**PROBLEM TO WORK ON:** Start at the line that has "Continue the three.js" and stop at the line that has "LAYOUT.fixed_z(self.boss_share))) * MM))". Print those lines and all lines between them exactly, and nothing more.

**ROWS:**
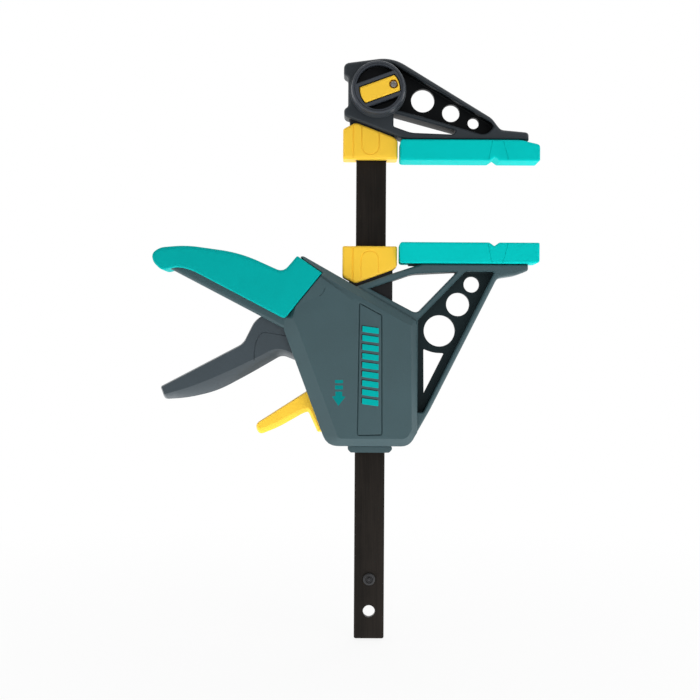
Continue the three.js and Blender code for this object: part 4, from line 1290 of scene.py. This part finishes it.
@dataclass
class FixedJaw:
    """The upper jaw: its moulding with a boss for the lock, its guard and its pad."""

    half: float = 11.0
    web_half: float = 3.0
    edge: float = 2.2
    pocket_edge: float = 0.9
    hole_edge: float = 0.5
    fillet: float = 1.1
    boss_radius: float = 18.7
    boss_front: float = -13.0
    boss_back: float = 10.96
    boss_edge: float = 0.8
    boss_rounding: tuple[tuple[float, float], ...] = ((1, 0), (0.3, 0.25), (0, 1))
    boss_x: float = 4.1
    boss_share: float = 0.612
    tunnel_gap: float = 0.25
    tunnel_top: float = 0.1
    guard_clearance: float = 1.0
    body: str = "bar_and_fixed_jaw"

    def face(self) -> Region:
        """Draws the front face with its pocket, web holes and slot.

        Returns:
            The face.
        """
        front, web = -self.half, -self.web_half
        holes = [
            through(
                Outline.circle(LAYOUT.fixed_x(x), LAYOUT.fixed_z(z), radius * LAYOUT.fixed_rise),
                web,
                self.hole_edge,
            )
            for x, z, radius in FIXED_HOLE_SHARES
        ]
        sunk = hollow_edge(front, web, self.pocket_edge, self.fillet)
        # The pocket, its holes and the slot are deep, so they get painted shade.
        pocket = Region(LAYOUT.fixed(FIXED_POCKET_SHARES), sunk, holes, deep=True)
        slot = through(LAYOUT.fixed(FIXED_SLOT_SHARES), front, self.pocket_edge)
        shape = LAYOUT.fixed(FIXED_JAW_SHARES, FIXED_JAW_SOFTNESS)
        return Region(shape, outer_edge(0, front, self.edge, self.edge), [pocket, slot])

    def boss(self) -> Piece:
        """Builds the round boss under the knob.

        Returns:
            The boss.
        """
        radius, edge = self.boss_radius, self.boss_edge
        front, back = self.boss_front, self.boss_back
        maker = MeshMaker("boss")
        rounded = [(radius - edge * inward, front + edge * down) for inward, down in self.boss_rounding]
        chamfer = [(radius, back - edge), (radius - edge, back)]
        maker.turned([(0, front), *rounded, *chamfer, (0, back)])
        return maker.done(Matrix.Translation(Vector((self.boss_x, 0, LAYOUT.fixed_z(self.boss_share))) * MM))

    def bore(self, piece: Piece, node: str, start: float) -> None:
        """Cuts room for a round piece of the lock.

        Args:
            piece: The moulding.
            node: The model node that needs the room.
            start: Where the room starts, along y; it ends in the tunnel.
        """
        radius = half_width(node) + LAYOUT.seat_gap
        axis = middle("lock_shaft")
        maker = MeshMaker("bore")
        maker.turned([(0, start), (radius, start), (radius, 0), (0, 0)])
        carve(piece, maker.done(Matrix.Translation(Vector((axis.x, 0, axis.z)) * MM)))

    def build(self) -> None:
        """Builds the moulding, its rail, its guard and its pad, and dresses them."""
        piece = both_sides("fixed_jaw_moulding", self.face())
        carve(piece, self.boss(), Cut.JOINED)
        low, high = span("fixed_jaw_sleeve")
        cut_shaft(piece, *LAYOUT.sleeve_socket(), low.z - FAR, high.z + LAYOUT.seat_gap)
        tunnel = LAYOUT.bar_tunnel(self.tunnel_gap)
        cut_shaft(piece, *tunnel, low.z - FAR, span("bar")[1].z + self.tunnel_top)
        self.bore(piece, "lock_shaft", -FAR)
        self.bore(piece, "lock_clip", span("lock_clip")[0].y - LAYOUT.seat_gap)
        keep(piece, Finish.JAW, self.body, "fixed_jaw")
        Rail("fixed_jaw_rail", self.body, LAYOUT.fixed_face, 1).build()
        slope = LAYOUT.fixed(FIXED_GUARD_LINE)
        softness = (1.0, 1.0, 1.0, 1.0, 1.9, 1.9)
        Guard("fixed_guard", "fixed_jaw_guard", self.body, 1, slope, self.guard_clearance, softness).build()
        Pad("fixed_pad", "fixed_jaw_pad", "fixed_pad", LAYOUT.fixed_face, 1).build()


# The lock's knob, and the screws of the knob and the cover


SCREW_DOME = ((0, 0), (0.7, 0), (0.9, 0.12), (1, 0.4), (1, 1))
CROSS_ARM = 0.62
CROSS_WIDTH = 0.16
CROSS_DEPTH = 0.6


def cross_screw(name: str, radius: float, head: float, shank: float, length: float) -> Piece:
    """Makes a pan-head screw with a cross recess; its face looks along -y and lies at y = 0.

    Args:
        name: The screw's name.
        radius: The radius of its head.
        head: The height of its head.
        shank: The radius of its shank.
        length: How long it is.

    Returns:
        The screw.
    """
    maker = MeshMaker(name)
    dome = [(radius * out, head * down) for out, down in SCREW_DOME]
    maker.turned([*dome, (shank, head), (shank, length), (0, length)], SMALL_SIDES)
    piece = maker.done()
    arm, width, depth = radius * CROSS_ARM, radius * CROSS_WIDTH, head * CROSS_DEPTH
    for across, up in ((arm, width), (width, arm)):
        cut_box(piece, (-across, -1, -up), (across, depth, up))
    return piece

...

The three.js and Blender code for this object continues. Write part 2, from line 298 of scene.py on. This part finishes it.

--

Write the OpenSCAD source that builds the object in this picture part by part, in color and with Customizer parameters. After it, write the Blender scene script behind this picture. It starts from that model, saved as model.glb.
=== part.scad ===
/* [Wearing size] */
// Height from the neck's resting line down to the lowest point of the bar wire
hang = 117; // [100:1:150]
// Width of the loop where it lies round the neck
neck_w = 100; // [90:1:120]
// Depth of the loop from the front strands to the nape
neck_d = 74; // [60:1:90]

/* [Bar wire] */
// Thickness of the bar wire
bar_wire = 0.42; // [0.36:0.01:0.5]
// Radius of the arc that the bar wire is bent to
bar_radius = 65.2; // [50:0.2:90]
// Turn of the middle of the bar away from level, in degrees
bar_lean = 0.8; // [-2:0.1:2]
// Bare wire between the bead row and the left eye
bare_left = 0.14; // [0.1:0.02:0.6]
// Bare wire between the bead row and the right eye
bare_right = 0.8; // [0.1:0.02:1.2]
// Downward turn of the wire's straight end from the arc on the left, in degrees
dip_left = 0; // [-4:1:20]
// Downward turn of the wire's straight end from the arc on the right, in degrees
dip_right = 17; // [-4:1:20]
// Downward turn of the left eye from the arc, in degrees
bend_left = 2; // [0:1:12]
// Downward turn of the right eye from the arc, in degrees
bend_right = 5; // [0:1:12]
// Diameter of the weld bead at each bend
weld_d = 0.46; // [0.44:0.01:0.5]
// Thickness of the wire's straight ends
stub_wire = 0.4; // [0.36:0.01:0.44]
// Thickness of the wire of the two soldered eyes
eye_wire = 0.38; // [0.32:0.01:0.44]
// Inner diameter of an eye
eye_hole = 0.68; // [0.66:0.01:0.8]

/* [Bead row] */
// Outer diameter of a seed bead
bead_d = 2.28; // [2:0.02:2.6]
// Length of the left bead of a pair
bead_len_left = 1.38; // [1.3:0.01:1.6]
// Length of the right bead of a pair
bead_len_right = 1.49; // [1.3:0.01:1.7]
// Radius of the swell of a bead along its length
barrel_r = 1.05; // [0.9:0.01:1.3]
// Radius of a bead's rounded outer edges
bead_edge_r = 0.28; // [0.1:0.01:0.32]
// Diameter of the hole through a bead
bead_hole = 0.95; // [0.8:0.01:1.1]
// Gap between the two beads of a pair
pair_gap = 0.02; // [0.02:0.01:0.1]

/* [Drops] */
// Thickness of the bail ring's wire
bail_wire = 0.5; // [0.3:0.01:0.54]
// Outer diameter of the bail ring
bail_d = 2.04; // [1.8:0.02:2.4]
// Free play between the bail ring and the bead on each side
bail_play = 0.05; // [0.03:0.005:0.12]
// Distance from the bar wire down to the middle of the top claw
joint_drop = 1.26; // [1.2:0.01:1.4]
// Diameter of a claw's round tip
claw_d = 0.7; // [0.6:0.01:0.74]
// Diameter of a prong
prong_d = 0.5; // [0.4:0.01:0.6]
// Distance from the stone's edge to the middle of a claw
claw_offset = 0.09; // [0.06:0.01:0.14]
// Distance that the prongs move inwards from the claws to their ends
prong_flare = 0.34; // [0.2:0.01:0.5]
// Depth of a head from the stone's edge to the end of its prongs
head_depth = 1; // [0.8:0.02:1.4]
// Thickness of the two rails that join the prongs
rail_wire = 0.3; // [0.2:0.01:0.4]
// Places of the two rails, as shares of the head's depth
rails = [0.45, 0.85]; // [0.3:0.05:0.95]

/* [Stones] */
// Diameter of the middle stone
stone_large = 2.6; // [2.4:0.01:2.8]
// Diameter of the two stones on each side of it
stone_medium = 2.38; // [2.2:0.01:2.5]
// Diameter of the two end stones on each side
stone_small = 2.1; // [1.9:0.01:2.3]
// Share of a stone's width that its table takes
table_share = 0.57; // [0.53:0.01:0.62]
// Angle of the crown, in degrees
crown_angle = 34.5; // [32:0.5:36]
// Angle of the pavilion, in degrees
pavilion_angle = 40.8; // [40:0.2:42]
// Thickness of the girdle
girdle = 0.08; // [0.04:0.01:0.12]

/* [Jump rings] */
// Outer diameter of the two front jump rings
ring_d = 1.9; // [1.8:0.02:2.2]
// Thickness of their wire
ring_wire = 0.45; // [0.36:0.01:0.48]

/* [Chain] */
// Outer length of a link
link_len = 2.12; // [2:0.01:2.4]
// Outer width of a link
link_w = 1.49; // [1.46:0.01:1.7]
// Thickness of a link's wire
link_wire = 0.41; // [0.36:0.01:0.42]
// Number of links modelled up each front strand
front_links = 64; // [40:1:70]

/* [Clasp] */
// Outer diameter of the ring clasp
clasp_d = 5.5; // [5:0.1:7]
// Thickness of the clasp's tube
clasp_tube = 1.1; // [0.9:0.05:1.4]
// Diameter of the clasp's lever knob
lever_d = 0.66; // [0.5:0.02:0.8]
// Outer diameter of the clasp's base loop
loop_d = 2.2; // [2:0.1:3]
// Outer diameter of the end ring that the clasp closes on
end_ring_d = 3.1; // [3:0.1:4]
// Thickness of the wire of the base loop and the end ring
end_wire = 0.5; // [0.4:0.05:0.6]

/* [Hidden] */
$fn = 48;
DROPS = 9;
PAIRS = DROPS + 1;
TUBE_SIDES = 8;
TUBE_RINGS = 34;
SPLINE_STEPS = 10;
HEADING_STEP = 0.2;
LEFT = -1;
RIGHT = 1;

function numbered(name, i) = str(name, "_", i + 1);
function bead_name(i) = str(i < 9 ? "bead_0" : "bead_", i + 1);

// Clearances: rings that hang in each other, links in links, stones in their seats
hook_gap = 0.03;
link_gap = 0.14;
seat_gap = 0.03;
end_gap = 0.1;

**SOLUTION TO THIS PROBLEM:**
Continue the three.js and Blender code for this object: part 4, from line 1290 of scene.py. This part finishes it.
@dataclass
class FixedJaw:
    """The upper jaw: its moulding with a boss for the lock, its guard and its pad."""

    half: float = 11.0
    web_half: float = 3.0
    edge: float = 2.2
    pocket_edge: float = 0.9
    hole_edge: float = 0.5
    fillet: float = 1.1
    boss_radius: float = 18.7
    boss_front: float = -13.0
    boss_back: float = 10.96
    boss_edge: float = 0.8
    boss_rounding: tuple[tuple[float, float], ...] = ((1, 0), (0.3, 0.25), (0, 1))
    boss_x: float = 4.1
    boss_share: float = 0.612
    tunnel_gap: float = 0.25
    tunnel_top: float = 0.1
    guard_clearance: float = 1.0
    body: str = "bar_and_fixed_jaw"

    def face(self) -> Region:
        """Draws the front face with its pocket, web holes and slot.

        Returns:
            The face.
        """
        front, web = -self.half, -self.web_half
        holes = [
            through(
                Outline.circle(LAYOUT.fixed_x(x), LAYOUT.fixed_z(z), radius * LAYOUT.fixed_rise),
                web,
                self.hole_edge,
            )
            for x, z, radius in FIXED_HOLE_SHARES
        ]
        sunk = hollow_edge(front, web, self.pocket_edge, self.fillet)
        # The pocket, its holes and the slot are deep, so they get painted shade.
        pocket = Region(LAYOUT.fixed(FIXED_POCKET_SHARES), sunk, holes, deep=True)
        slot = through(LAYOUT.fixed(FIXED_SLOT_SHARES), front, self.pocket_edge)
        shape = LAYOUT.fixed(FIXED_JAW_SHARES, FIXED_JAW_SOFTNESS)
        return Region(shape, outer_edge(0, front, self.edge, self.edge), [pocket, slot])

    def boss(self) -> Piece:
        """Builds the round boss under the knob.

        Returns:
            The boss.
        """
        radius, edge = self.boss_radius, self.boss_edge
        front, back = self.boss_front, self.boss_back
        maker = MeshMaker("boss")
        rounded = [(radius - edge * inward, front + edge * down) for inward, down in self.boss_rounding]
        chamfer = [(radius, back - edge), (radius - edge, back)]
        maker.turned([(0, front), *rounded, *chamfer, (0, back)])
        return maker.done(Matrix.Translation(Vector((self.boss_x, 0, LAYOUT.fixed_z(self.boss_share))) * MM))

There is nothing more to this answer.